Manama: The number of women lawmakers in Bahrain has doubled after voters elected four more women in the second and final round of the parliamentary elections.
Sawsan Kamal, Zainab Abdul Amir, Massoma Abdul Raheem and Kaltham Al Hayki joined Fawzia Zainal and Fatima Al Qatari who were elected in the first round on November 24.
The Council of Representatives, the lower chamber of the bicameral parliament, has 40 members.
The figure is the highest since the first elections were held in 2002 following the promulgation of a new constitution that allowed women to vote and run in elections.
No woman won in 2002, and only one won in 2006 and 2010. In the 2011 by-elections, three women won, taking the number of woman lawmakers in the 2010-2014 Council of Representatives to four.
In 2014, three women won their constituencies, but none of them will be in the new parliament after two did not run and the third lost in the first round.

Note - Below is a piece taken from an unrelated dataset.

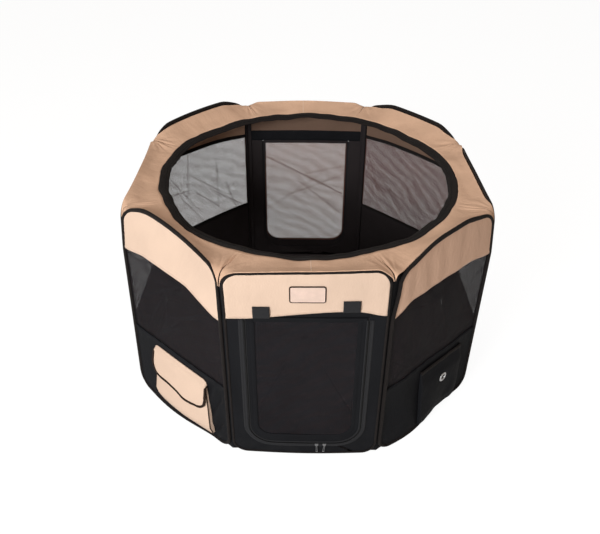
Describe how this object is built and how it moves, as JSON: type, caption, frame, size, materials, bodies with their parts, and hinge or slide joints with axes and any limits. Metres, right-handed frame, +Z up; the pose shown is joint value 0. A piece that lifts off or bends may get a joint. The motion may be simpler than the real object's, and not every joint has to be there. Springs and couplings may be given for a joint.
{
  "type": "pet playpen",
  "caption": "Folding fabric pet playpen: hinged hooped panels round a cloth floor, open top with a zip rim, mesh windows, zipped roll-up mesh doors, treat pocket and bottle pocket.",
  "frame": {"origin": "centre of the pen at floor level, on the underside of the floor cloth and the panels' lower edges", "axes": "+Z up; the front door panel with the badge patch faces -Y; the panel to its right as seen from outside, with the bottle pocket, faces +X and -Y"},
  "size_m": [0.914, 0.914, 0.58],
  "materials": {
    "beige_cloth": "woven polyester",
    "black_cloth": "woven polyester",
    "mesh_cloth": "open knitted mesh",
    "binding_tape": "ribbed tape",
    "spring_steel": "drawn wire",
    "nickel": "plated",
    "patch": "woven label"
  },
  "bodies": {
    "front_panel": {"front_hoop": "spring_steel", "front_binding": "binding_tape", "front_upper_band": "beige_cloth", "front_door_surround": "black_cloth", "hinge_strip_front_to_front_right": "black_cloth", "hinge_strip_front_left_to_front": "black_cloth", "strap_tab_left": "binding_tape", "strap_tab_right": "binding_tape", "badge_patch": "patch", "top_ring": "beige_cloth", "rim_zip": "binding_tape", "floor": "black_cloth"},
    "front_right_panel": {"front_right_hoop": "spring_steel", "front_right_binding": "binding_tape", "front_right_upper_band": "beige_cloth", "front_right_lower_cloth": "black_cloth", "front_right_window_mesh": "mesh_cloth", "hinge_strip_front_right_to_right": "black_cloth", "bottle_pocket": "black_cloth", "bottle_pocket_eyelet": "nickel"},
    "right_panel": {"right_hoop": "spring_steel", "right_binding": "binding_tape", "right_upper_band": "beige_cloth", "right_lower_cloth": "black_cloth", "right_window_mesh": "mesh_cloth", "hinge_strip_right_to_back_right": "black_cloth"},
    "back_right_panel": {"back_right_hoop": "spring_steel", "back_right_binding": "binding_tape", "back_right_upper_band": "beige_cloth", "back_right_lower_cloth": "black_cloth", "back_right_window_mesh": "mesh_cloth", "hinge_strip_back_right_to_back": "black_cloth"},
    "back_panel": {"back_hoop": "spring_steel", "back_binding": "binding_tape", "back_upper_band": "beige_cloth", "back_door_surround": "black_cloth", "hinge_strip_back_to_back_left": "black_cloth"},
    "back_left_panel": {"back_left_hoop": "spring_steel", "back_left_binding": "binding_tape", "back_left_upper_band": "beige_cloth", "back_left_lower_cloth": "black_cloth", "back_left_window_mesh": "mesh_cloth"},
    "left_panel": {"left_hoop": "spring_steel", "left_binding": "binding_tape", "left_upper_band": "beige_cloth", "left_lower_cloth": "black_cloth", "left_window_mesh": "mesh_cloth", "hinge_strip_back_left_to_left": "black_cloth"},
    "front_left_panel": {"front_left_hoop": "spring_steel", "front_left_binding": "binding_tape", "front_left_upper_band": "beige_cloth", "front_left_lower_cloth": "black_cloth", "front_left_window_mesh": "mesh_cloth", "hinge_strip_left_to_front_left": "black_cloth", "treat_pocket": "beige_cloth"},
    "front_door": {"front_door_mesh": "mesh_cloth"},
    "back_door": {"back_door_mesh": "mesh_cloth"},
    "treat_flap": {"treat_pocket_flap": "beige_cloth"},
    "zip_slider_left": {"zip_slider_left": "nickel"},
    "zip_slider_right": {"zip_slider_right": "nickel"}
  },
  "joints": [
    {"name": "fold_right_to_back_right", "type": "hinge", "parent": "right_panel", "child": "back_right_panel", "pos_m": [0.447, 0.18515, 0], "axis": [0, 0, 1], "range_deg": [0, 133], "deforming": ["hinge_strip_right_to_back_right", "top_ring", "rim_zip", "floor"]},
    {"name": "fold_front_to_front_right", "type": "hinge", "parent": "front_panel", "child": "front_right_panel", "pos_m": [0.18515, -0.447, 0], "axis": [0, 0, -1], "range_deg": [0, 44.34], "deforming": ["hinge_strip_front_to_front_right", "top_ring", "rim_zip", "floor"]},
    {"name": "fold_front_right_to_right", "type": "hinge", "parent": "front_right_panel", "child": "right_panel", "pos_m": [0.447, -0.18515, 0], "axis": [0, 0, -1], "range_deg": [0, 44.34], "deforming": ["hinge_strip_front_right_to_right", "top_ring", "rim_zip", "floor"]},
    {"name": "fold_back_right_to_back", "type": "hinge", "parent": "back_right_panel", "child": "back_panel", "pos_m": [0.18515, 0.447, 0], "axis": [0, 0, -1], "range_deg": [0, 44.34], "deforming": ["hinge_strip_back_right_to_back", "hinge_strip_back_to_back_left", "top_ring", "rim_zip", "floor"]},
    {"name": "fold_front_to_front_left", "type": "hinge", "parent": "front_panel", "child": "front_left_panel", "pos_m": [-0.18515, -0.447, 0], "axis": [0, 0, 1], "range_deg": [0, 44.34], "deforming": ["hinge_strip_front_left_to_front", "top_ring", "rim_zip", "floor"]},
    {"name": "fold_front_left_to_left", "type": "hinge", "parent": "front_left_panel", "child": "left_panel", "pos_m": [-0.447, -0.18515, 0], "axis": [0, 0, -1], "range_deg": [0, 133], "deforming": ["hinge_strip_left_to_front_left", "top_ring", "rim_zip", "floor"]},
    {"name": "fold_left_to_back_left", "type": "hinge", "parent": "left_panel", "child": "back_left_panel", "pos_m": [-0.447, 0.18515, 0], "axis": [0, 0, 1], "range_deg": [0, 44.34], "deforming": ["hinge_strip_back_left_to_left", "hinge_strip_back_to_back_left", "top_ring", "rim_zip", "floor"]},
    {"name": "front_door_swing", "type": "hinge", "parent": "front_panel", "child": "front_door", "pos_m": [0, -0.4531, 0.455], "axis": [-1, 0, 0], "range_deg": [0, 120]},
    {"name": "back_door_swing", "type": "hinge", "parent": "back_panel", "child": "back_door", "pos_m": [0, 0.4531, 0.455], "axis": [1, 0, 0], "range_deg": [0, 120]},
    {"name": "treat_flap_lift", "type": "hinge", "parent": "front_left_panel", "child": "treat_flap", "pos_m": [-0.32067, -0.32067, 0.197], "axis": [-0.7071, 0.7071, 0], "range_deg": [0, 110]},
    {"name": "zip_slider_left_run", "type": "slide", "parent": "front_panel", "child": "zip_slider_left", "axis": [-1, 0, 0], "range_m": [0, 0.105]},
    {"name": "zip_slider_right_run", "type": "slide", "parent": "front_panel", "child": "zip_slider_right", "axis": [1, 0, 0], "range_m": [0, 0.029]}
  ],
  "couplings": [
    {"joint": "fold_front_to_front_right", "follows": "fold_right_to_back_right", "ratio": 0.33333},
    {"joint": "fold_front_right_to_right", "follows": "fold_right_to_back_right", "ratio": 0.33333},
    {"joint": "fold_back_right_to_back", "follows": "fold_right_to_back_right", "ratio": 0.33333},
    {"joint": "fold_front_to_front_left", "follows": "fold_right_to_back_right", "ratio": 0.33333},
    {"joint": "fold_front_left_to_left", "follows": "fold_right_to_back_right", "ratio": 1},
    {"joint": "fold_left_to_back_left", "follows": "fold_right_to_back_right", "ratio": 0.33333}
  ]
}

With the announcement of the results early Sunday, all eyes are now set on Fawzia Zainal as a strong contender for the prestigious position of speaker. The outgoing speaker and his two deputies did not contest in the elections.
Hala Al Ansari, the Secretary General of the Supreme Council for Women, the official body in charge of elevating the status of women and empowering them politically, socially and economically, has been calling in public statements for a woman to be the next speaker.

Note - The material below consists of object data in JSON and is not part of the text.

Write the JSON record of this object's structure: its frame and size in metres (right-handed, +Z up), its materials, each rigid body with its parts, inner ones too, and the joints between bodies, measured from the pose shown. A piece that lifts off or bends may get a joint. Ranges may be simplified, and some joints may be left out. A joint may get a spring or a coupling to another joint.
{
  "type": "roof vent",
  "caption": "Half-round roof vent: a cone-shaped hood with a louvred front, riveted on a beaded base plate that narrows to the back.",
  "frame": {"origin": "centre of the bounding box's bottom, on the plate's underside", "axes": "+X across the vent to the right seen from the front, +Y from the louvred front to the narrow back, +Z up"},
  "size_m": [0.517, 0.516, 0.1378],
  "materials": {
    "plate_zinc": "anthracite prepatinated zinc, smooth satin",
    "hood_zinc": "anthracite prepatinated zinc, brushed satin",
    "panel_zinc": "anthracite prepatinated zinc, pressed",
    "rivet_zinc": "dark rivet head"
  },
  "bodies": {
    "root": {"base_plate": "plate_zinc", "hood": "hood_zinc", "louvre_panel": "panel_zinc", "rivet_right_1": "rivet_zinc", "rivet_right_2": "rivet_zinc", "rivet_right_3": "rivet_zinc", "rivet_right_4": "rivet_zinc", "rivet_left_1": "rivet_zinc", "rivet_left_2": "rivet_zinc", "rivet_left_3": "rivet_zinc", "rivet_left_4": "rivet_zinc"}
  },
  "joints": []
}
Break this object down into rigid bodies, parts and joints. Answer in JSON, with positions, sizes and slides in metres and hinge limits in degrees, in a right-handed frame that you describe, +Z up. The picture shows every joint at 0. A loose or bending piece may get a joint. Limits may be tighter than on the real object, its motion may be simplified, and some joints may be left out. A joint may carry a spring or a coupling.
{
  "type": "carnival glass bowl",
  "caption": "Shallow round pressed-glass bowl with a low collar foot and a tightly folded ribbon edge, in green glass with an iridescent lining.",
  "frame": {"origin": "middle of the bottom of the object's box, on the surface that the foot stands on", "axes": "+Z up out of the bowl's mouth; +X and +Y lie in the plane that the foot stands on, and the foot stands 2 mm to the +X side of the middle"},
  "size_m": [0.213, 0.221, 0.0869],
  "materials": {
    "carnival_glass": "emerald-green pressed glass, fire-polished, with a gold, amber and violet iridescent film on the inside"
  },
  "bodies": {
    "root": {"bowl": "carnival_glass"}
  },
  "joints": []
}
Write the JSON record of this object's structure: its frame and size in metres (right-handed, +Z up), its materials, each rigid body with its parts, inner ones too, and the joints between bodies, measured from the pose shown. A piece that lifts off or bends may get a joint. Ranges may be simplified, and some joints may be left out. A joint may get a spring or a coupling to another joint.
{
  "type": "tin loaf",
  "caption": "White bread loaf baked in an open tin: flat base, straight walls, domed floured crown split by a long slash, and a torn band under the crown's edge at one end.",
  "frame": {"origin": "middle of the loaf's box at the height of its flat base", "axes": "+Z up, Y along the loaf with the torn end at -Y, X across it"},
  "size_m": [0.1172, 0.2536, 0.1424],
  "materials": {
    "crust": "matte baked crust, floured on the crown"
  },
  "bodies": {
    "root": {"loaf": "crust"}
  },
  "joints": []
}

The speaker and his deputies are elected by the lawmakers at the first session of the Council of Representatives.
The 2018-2022 Council of Representatives will have an almost entirely new make-up with 37 new deputies as only three of its former members were able to keep their seats, even though 23 sought re-election.

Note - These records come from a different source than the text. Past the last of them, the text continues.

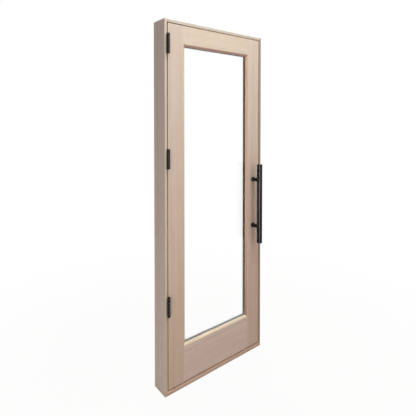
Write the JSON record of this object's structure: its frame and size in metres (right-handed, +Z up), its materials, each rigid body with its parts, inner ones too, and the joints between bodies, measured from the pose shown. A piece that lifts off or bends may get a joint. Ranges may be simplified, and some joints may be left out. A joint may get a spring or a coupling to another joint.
{
  "type": "pre-hung sauna door",
  "caption": "Full-height glazed sauna door of clear softwood, hung in its box frame on black butt hinges, with a long round black pull bar outside and a wooden grip inside.",
  "frame": {"origin": "middle of the sill's underside, where the unit stands in its rough opening", "axes": "+Z up the door, +X to the latch side seen from outside, -Y out of the outside face, the way the leaf opens"},
  "size_m": [0.754, 0.1975, 2.0865],
  "materials": {
    "clear_softwood": "knot-free pinkish tan softwood, sanded smooth and left bare",
    "clear_glass": "clear toughened glass in a sealed unit of two panes",
    "black_spacer": "matt black spacer bar and sealant",
    "black_steel": "satin black powder coat on steel",
    "bright_steel": "nickel plated, satin"
  },
  "bodies": {
    "frame": {"sill": "clear_softwood", "hinge_jamb": "clear_softwood", "latch_jamb": "clear_softwood", "header_jamb": "clear_softwood", "head_stop": "clear_softwood", "hinge_side_stop": "clear_softwood", "latch_side_stop": "clear_softwood", "catch_keeper": "bright_steel", "top_hinge_frame_plate": "black_steel", "top_hinge_pin": "black_steel", "middle_hinge_frame_plate": "black_steel", "middle_hinge_pin": "black_steel", "bottom_hinge_frame_plate": "black_steel", "bottom_hinge_pin": "black_steel"},
    "leaf": {"hinge_stile": "clear_softwood", "latch_stile": "clear_softwood", "top_rail": "clear_softwood", "bottom_rail": "clear_softwood", "outer_hinge_side_bead": "clear_softwood", "outer_top_bead": "clear_softwood", "outer_latch_side_bead": "clear_softwood", "outer_bottom_bead": "clear_softwood", "inner_hinge_side_bead": "clear_softwood", "inner_top_bead": "clear_softwood", "inner_latch_side_bead": "clear_softwood", "inner_bottom_bead": "clear_softwood", "outer_pane": "clear_glass", "inner_pane": "clear_glass", "glass_spacer": "black_spacer", "top_hinge_leaf_plate": "black_steel", "middle_hinge_leaf_plate": "black_steel", "bottom_hinge_leaf_plate": "black_steel", "outer_pull_bar": "black_steel", "outer_pull_upper_post": "black_steel", "outer_pull_lower_post": "black_steel", "inner_pull_bar": "clear_softwood", "inner_pull_upper_post": "clear_softwood", "inner_pull_lower_post": "clear_softwood", "catch_magnet": "bright_steel"}
  },
  "joints": [
    {"name": "door_swing", "type": "hinge", "parent": "frame", "child": "leaf", "pos_m": [-0.35825, -0.0675, 1.044], "axis": [0, 0, -1], "range_deg": [0, 170]}
  ]
}
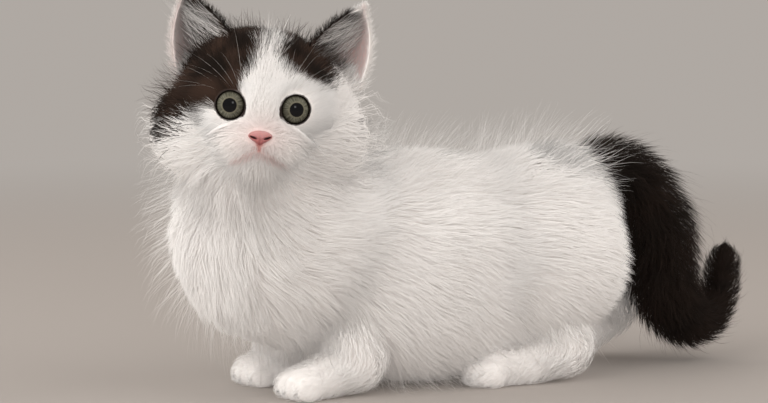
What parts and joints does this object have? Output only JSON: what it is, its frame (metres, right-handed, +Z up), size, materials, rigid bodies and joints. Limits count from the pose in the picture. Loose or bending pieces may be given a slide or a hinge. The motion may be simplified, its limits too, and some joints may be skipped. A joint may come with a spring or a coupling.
{
  "type": "munchkin kitten model",
  "caption": "Life-size still model of a fluffy short-legged munchkin kitten, standing side-on with its head turned, white with dark patches and a dark tail.",
  "frame": {"origin": "centre of the bounding box, on the floor under the paws", "axes": "+Z up, -X the way the body faces, -Y the kitten's left side"},
  "size_m": [0.3138, 0.0986, 0.1844],
  "materials": {
    "white_coat": "soft fluffy white fur",
    "dark_coat": "soft fluffy black-brown fur",
    "eye": "clear wet gloss over a grey-olive iris",
    "nose_leather": "fine-grained pink skin, slightly moist",
    "ear_lining": "thin pink-grey skin with pale hairs"
  },
  "bodies": {
    "root": {"head": "white_coat", "neck": "white_coat", "torso": "white_coat", "nose": "nose_leather", "ear_left": "dark_coat", "ear_right": "dark_coat", "eye_left": "eye", "eye_right": "eye", "foreleg_left": "white_coat", "foreleg_right": "white_coat", "forepaw_left": "white_coat", "forepaw_right": "white_coat", "hindleg_left": "white_coat", "hindleg_right": "white_coat", "hindpaw_left": "white_coat", "hindpaw_right": "white_coat", "tail_base": "dark_coat", "tail_middle": "dark_coat", "tail_tip": "dark_coat"}
  },
  "joints": []
}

Abdul Nabi Salman, a member of the first parliament elected in 2002, made a successful comeback after a hiatus of 12 years.
Young lawmakers also stood out with 14 successful bids for membership in the Council. According to Justice Minister Shaikh Khalid Bin Ali Al Khalifa, 50,000 young people this year had the right to participate in the elections.
But while women and young people left a positive impact on the elections, political societies, particularly the Islamic Menbar, suffered a bitter defeat.
Only six candidates affiliated with societies were voted in — Three from Salafi society Al Asalah, two from the Progressive Tribune, a liberal society and one from the Unity Gathering Assembly.
The Islamic Menbar which has been on a downwards slide since 2010 after strong showings in 2002 and 2006 has failed to keep the single seat it had in the outgoing parliament. Al Rabta Society also lost its lone seat while Al Mithaq and Al Saf did not win.
In the municipal elections, four women were elected over the two rounds.
Bahrain does not have a quota system for women, arguing that preferential treatment would be against the provisions of the constitution that states equal rights and duties for all citizens.